Anyone can look and sound awesome by just retelling the story of Dalton and the Double Deuce.
What pisses me off about Road House has nothing to do with the movie, as much as it does with the unprotected artistic integrity. There has already been a horrendous sequel that starred Jake Busey’s teeth, and a remake of the original has been in the works for some time. What actor wants to fill Swayze’s white karate shirt? Sure, some unknown guy is going to come along and call himself Dalton at some point, but we won’t accept him. The only way I’ll ever accept a retelling of Road House will be from Andy Dwyer.
Everyone can sing.
Often when discussing the deceased stars of this film, the conversation begins and ends with Swayze and Gazzara, but we should never ever forget what an incredibly talented musician Jeff Healey was, as he, too, lost his battle with cancer in 2008. One of my favorite unimportant scenes of Road House – that’s right, I’ve categorized just about every scene – involves Healey’s band and the spunky waitress, Carrie, who was played by Kathleen Wilhoite, still going strong as an actress today.
Once Dalton returned the Double Deuce to glory, and it was finally safe for the good, fun-loving people of Jasper and its surrounding cities to come get drunk and then drive home, Carrie joined Cody’s band on stage – now free of the chicken wire barrier that somehow protected the band from the shards of glass from broken bottles – and she was suddenly this awesome singer. I love the scene because Wilhoite did this hilarious little thing like Carrie couldn’t believe that she was singing on stage (around the :23 mark), and that’s one of my favorite stupid, meaningless movie quirks that always jumps out at me.
If enough people conspire to murder a man in cold blood in his home, the police will look the other way.
The end of Road House is so much deeper than just a man being pushed too far and choosing his primal instinct for revenge over the love of a woman. It’s about an entire town that has been pushed too far by one man, Brad Wesley, and the lengths that some of the business owners that he hurt would go to make him pay. Ultimately, Red, Emmett, Stroudenmire and Tilghman gunned Wesley down in his own home, and they hid the weapons and told the police that they had no clue what happened. Then they all laughed and Dalton got to have sex with the hot doctor again. The end.

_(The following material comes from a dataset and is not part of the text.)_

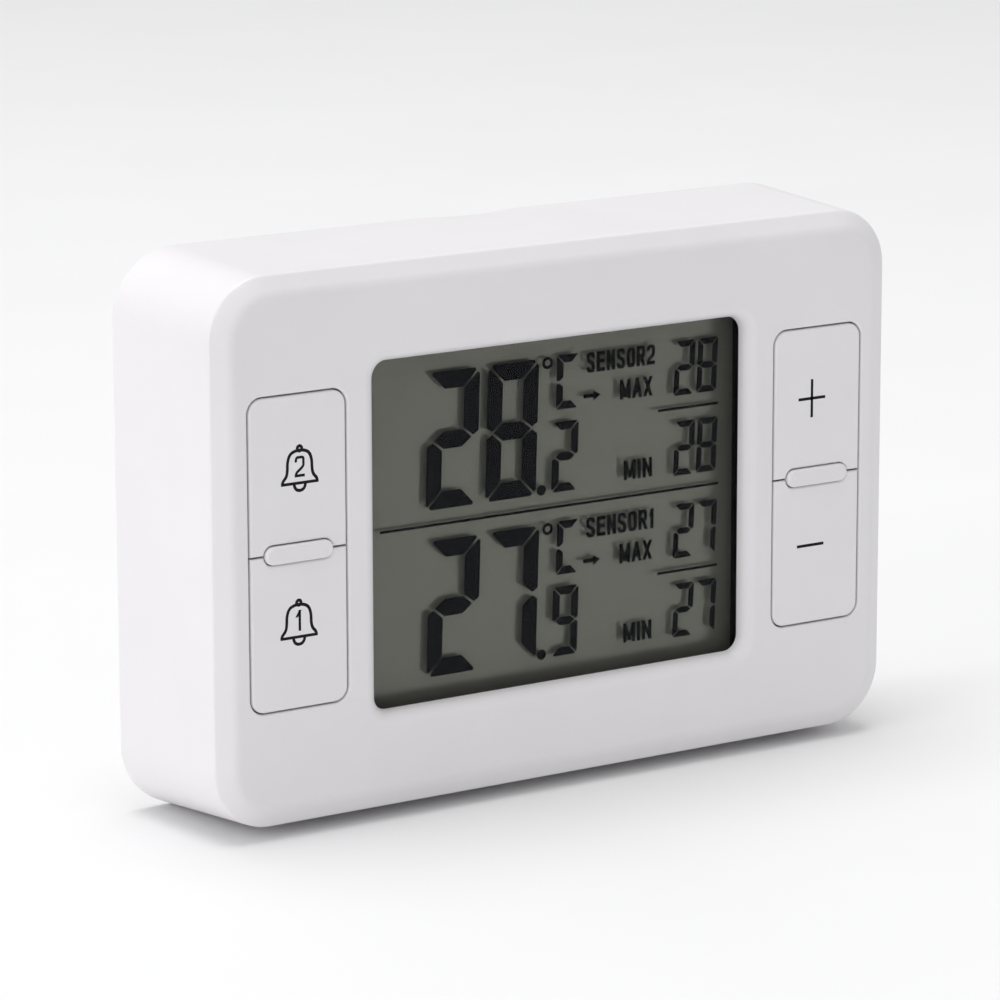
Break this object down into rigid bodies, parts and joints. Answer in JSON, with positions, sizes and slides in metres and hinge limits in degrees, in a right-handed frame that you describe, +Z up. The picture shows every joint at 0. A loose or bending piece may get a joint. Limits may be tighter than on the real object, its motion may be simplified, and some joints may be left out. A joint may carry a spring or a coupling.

What a ridiculously concise and convenient ending. You make that movie today, and Tinker’s probably Tweeting about how he was crushed by a polar bear, and some business reporter with a hard-on for justice for the 1% is probably on a cable news show demanding to know why the cops are protecting a bar bouncer who doesn’t even report his earnings to the government. The best they could do now would be to get Wesley’s goons for burning down Red’s store, if they could even pin that on them. Bottom line, you just can’t kill a bad guy like you used to.
People shouldn’t yell things about having sex with other people in prison while they fight.
It took me a few years to understand what Jimmy meant when he told Dalton that he used to “f*ck guys like you in prison.” I imagine that any child who has watched this movie probably didn’t understand that line very well, but even as I get it now, I still don’t know… why. If a guy yelled that at me while we fought to the death, I’d probably be really confused, and he’d kill me first because I wouldn’t be able to stop asking him, “Wait, why would you tell people that?”
Please don’t ever tear out my throat, thank you.
Nope, I would not appreciate losing a fight by having my throat torn out. I do believe that would suck.